(Records with modeling code)
+ + +

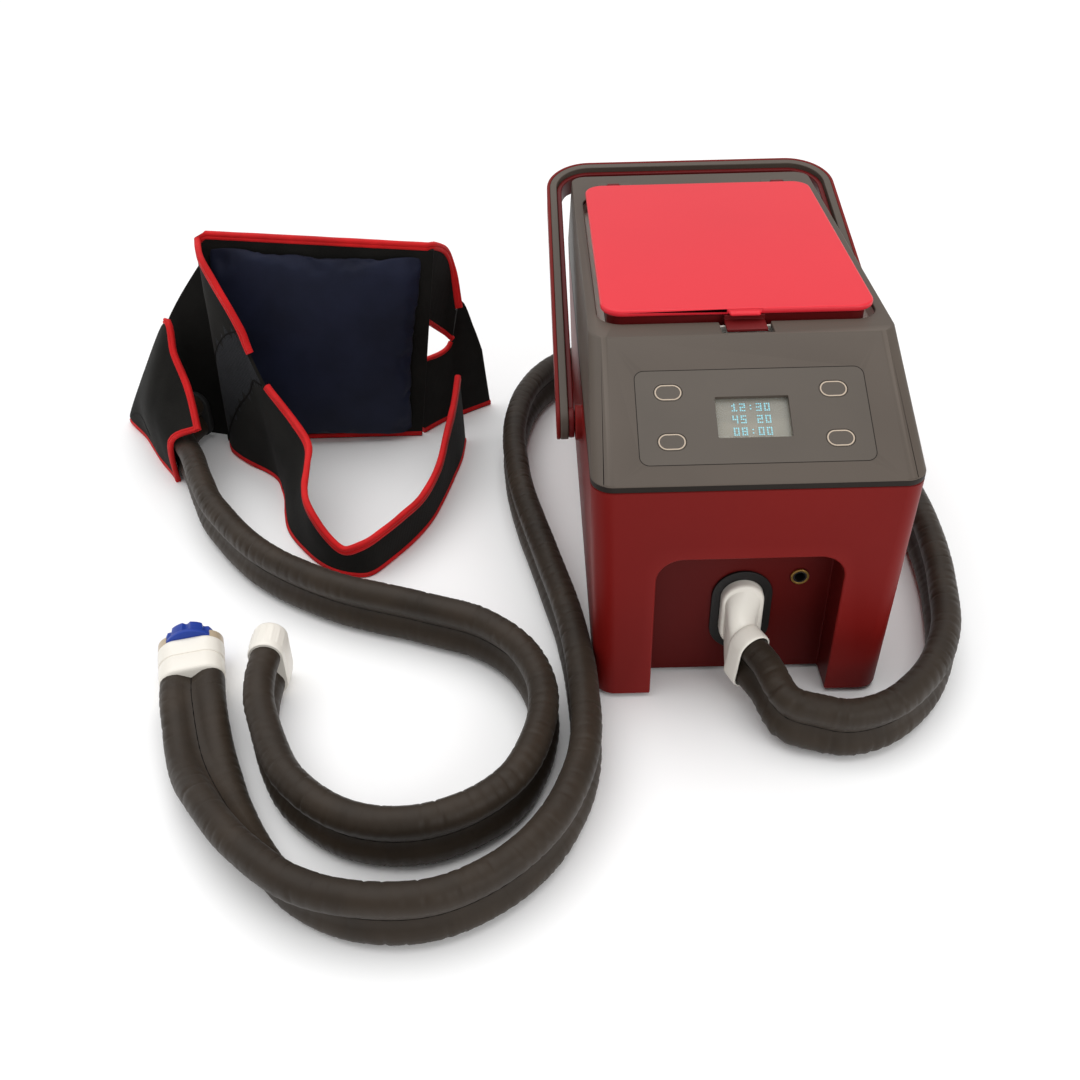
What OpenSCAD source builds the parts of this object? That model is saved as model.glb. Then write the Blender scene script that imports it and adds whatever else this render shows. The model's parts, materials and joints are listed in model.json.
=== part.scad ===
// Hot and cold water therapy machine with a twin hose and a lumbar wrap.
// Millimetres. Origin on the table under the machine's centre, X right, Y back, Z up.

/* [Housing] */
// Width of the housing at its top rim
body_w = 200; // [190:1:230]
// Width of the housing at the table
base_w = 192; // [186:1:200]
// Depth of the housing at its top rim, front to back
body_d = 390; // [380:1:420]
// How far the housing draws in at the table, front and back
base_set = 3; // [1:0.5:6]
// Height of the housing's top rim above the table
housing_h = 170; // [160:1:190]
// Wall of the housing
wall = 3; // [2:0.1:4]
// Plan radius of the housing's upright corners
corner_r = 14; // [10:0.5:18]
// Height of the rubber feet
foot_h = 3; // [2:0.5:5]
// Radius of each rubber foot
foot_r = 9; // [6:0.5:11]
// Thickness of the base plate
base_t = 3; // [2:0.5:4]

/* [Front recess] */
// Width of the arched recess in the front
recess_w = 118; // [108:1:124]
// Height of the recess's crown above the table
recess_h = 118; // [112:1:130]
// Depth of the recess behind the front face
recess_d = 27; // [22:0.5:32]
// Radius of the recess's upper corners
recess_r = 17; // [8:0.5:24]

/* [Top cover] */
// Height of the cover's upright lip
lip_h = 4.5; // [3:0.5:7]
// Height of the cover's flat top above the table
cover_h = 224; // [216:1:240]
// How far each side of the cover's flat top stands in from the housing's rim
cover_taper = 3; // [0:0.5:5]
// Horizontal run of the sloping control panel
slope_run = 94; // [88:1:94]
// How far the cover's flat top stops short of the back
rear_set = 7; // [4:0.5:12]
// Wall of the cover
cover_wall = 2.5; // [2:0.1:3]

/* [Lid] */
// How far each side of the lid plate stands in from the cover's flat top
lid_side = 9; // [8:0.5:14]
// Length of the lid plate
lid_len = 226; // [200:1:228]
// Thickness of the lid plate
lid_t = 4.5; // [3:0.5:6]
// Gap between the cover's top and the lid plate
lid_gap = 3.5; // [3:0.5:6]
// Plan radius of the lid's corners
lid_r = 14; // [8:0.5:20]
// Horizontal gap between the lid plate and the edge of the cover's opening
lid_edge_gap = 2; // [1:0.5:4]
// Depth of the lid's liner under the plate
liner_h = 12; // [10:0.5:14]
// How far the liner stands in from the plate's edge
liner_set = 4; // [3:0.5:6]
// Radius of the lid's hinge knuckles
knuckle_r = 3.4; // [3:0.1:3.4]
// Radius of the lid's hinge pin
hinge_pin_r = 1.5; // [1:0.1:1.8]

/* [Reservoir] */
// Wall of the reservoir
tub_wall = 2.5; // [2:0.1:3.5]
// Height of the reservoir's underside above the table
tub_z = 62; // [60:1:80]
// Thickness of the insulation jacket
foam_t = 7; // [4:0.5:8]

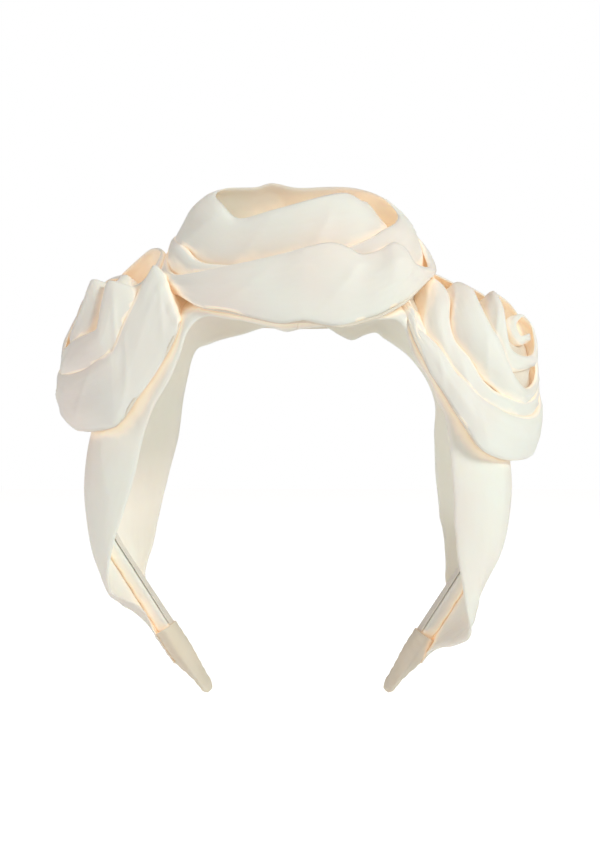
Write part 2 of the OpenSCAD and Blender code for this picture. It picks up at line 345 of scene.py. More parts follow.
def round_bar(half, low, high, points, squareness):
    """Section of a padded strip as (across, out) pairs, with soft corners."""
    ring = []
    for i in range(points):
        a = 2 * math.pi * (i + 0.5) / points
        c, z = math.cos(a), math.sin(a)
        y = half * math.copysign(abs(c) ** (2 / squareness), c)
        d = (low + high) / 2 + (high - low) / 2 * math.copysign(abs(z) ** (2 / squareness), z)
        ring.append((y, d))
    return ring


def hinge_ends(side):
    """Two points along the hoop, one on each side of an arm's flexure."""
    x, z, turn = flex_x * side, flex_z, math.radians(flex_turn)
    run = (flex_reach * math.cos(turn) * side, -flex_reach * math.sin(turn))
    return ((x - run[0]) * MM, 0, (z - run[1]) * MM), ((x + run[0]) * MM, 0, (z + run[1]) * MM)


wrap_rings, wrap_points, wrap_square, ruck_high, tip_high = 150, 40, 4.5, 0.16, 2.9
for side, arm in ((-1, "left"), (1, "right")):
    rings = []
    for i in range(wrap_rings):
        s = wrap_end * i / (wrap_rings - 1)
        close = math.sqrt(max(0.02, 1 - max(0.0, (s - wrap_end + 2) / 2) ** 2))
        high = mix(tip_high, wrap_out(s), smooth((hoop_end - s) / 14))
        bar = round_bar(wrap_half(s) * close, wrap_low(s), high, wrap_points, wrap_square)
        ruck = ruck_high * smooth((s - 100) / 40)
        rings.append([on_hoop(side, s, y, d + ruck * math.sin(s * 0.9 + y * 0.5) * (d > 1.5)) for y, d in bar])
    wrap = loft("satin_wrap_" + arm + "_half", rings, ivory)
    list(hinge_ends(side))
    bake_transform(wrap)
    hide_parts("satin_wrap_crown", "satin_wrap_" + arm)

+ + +

- [Exercise details] Repeat all of the records above exactly as written.

- [Solution]
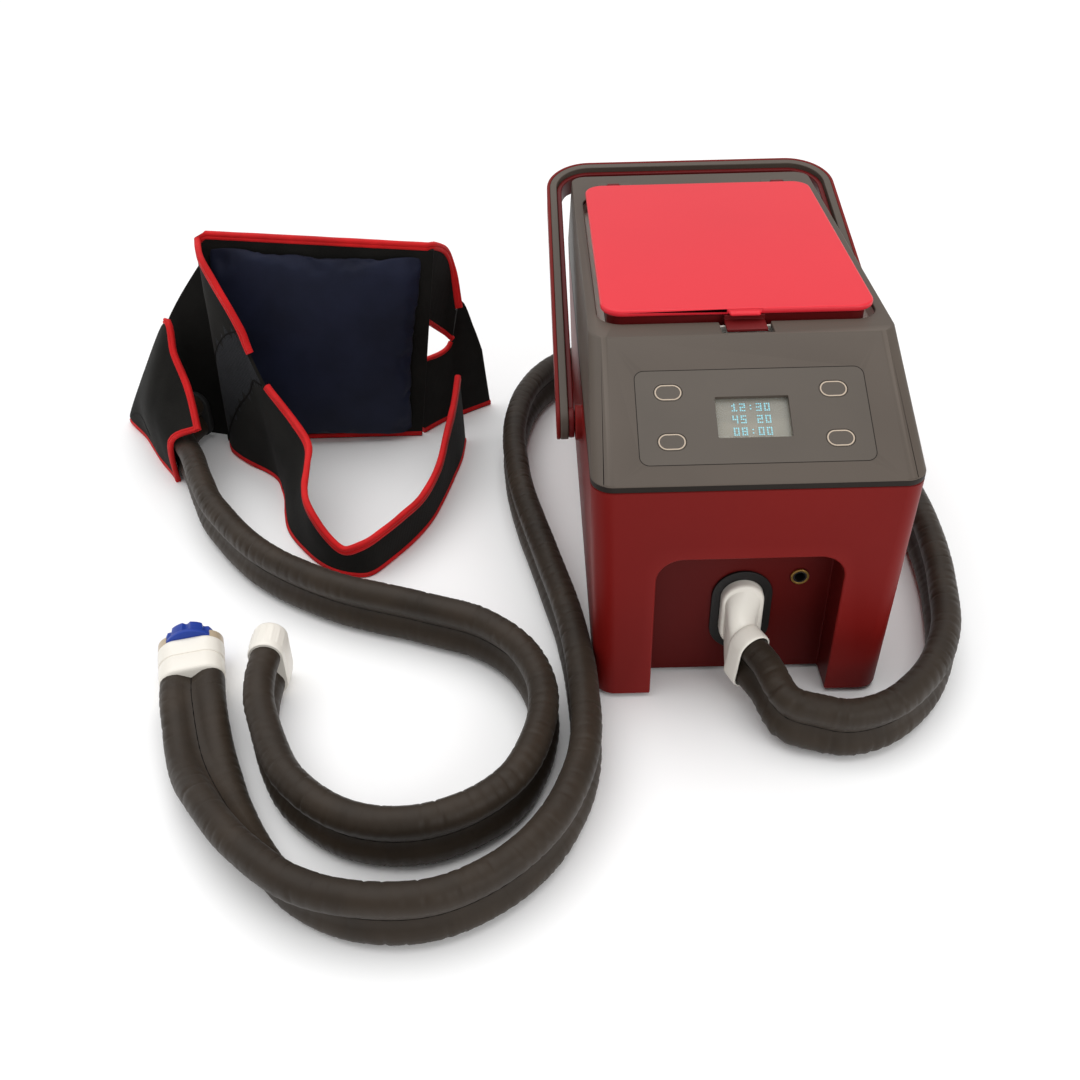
What OpenSCAD source builds the parts of this object? That model is saved as model.glb. Then write the Blender scene script that imports it and adds whatever else this render shows. The model's parts, materials and joints are listed in model.json.
=== part.scad ===
// Hot and cold water therapy machine with a twin hose and a lumbar wrap.
// Millimetres. Origin on the table under the machine's centre, X right, Y back, Z up.

/* [Housing] */
// Width of the housing at its top rim
body_w = 200; // [190:1:230]
// Width of the housing at the table
base_w = 192; // [186:1:200]
// Depth of the housing at its top rim, front to back
body_d = 390; // [380:1:420]
// How far the housing draws in at the table, front and back
base_set = 3; // [1:0.5:6]
// Height of the housing's top rim above the table
housing_h = 170; // [160:1:190]
// Wall of the housing
wall = 3; // [2:0.1:4]
// Plan radius of the housing's upright corners
corner_r = 14; // [10:0.5:18]
// Height of the rubber feet
foot_h = 3; // [2:0.5:5]
// Radius of each rubber foot
foot_r = 9; // [6:0.5:11]
// Thickness of the base plate
base_t = 3; // [2:0.5:4]

/* [Front recess] */
// Width of the arched recess in the front
recess_w = 118; // [108:1:124]
// Height of the recess's crown above the table
recess_h = 118; // [112:1:130]
// Depth of the recess behind the front face
recess_d = 27; // [22:0.5:32]
// Radius of the recess's upper corners
recess_r = 17; // [8:0.5:24]

/* [Top cover] */
// Height of the cover's upright lip
lip_h = 4.5; // [3:0.5:7]
// Height of the cover's flat top above the table
cover_h = 224; // [216:1:240]
// How far each side of the cover's flat top stands in from the housing's rim
cover_taper = 3; // [0:0.5:5]
// Horizontal run of the sloping control panel
slope_run = 94; // [88:1:94]
// How far the cover's flat top stops short of the back
rear_set = 7; // [4:0.5:12]
// Wall of the cover
cover_wall = 2.5; // [2:0.1:3]

/* [Lid] */
// How far each side of the lid plate stands in from the cover's flat top
lid_side = 9; // [8:0.5:14]
// Length of the lid plate
lid_len = 226; // [200:1:228]
// Thickness of the lid plate
lid_t = 4.5; // [3:0.5:6]
// Gap between the cover's top and the lid plate
lid_gap = 3.5; // [3:0.5:6]
// Plan radius of the lid's corners
lid_r = 14; // [8:0.5:20]
// Horizontal gap between the lid plate and the edge of the cover's opening
lid_edge_gap = 2; // [1:0.5:4]
// Depth of the lid's liner under the plate
liner_h = 12; // [10:0.5:14]
// How far the liner stands in from the plate's edge
liner_set = 4; // [3:0.5:6]
// Radius of the lid's hinge knuckles
knuckle_r = 3.4; // [3:0.1:3.4]
// Radius of the lid's hinge pin
hinge_pin_r = 1.5; // [1:0.1:1.8]

/* [Reservoir] */
// Wall of the reservoir
tub_wall = 2.5; // [2:0.1:3.5]
// Height of the reservoir's underside above the table
tub_z = 62; // [60:1:80]
// Thickness of the insulation jacket
foam_t = 7; // [4:0.5:8]

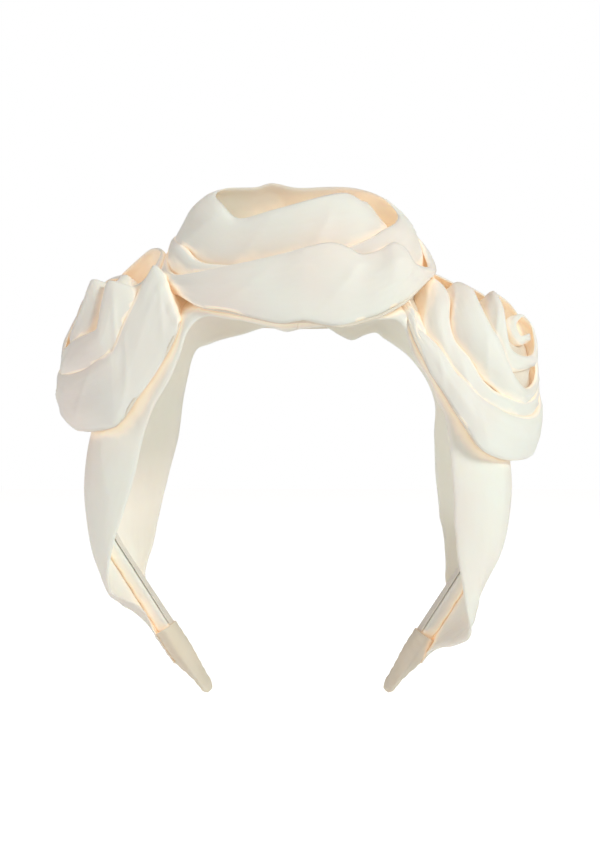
Write part 2 of the OpenSCAD and Blender code for this picture. It picks up at line 345 of scene.py. More parts follow.
def round_bar(half, low, high, points, squareness):
    """Section of a padded strip as (across, out) pairs, with soft corners."""
    ring = []
    for i in range(points):
        a = 2 * math.pi * (i + 0.5) / points
        c, z = math.cos(a), math.sin(a)
        y = half * math.copysign(abs(c) ** (2 / squareness), c)
        d = (low + high) / 2 + (high - low) / 2 * math.copysign(abs(z) ** (2 / squareness), z)
        ring.append((y, d))
    return ring


def hinge_ends(side):
    """Two points along the hoop, one on each side of an arm's flexure."""
    x, z, turn = flex_x * side, flex_z, math.radians(flex_turn)
    run = (flex_reach * math.cos(turn) * side, -flex_reach * math.sin(turn))
    return ((x - run[0]) * MM, 0, (z - run[1]) * MM), ((x + run[0]) * MM, 0, (z + run[1]) * MM)


wrap_rings, wrap_points, wrap_square, ruck_high, tip_high = 150, 40, 4.5, 0.16, 2.9
for side, arm in ((-1, "left"), (1, "right")):
    rings = []
    for i in range(wrap_rings):
        s = wrap_end * i / (wrap_rings - 1)
        close = math.sqrt(max(0.02, 1 - max(0.0, (s - wrap_end + 2) / 2) ** 2))
        high = mix(tip_high, wrap_out(s), smooth((hoop_end - s) / 14))
        bar = round_bar(wrap_half(s) * close, wrap_low(s), high, wrap_points, wrap_square)
        ruck = ruck_high * smooth((s - 100) / 40)
        rings.append([on_hoop(side, s, y, d + ruck * math.sin(s * 0.9 + y * 0.5) * (d > 1.5)) for y, d in bar])
    wrap = loft("satin_wrap_" + arm + "_half", rings, ivory)
    list(hinge_ends(side))
    bake_transform(wrap)
    hide_parts("satin_wrap_crown", "satin_wrap_" + arm)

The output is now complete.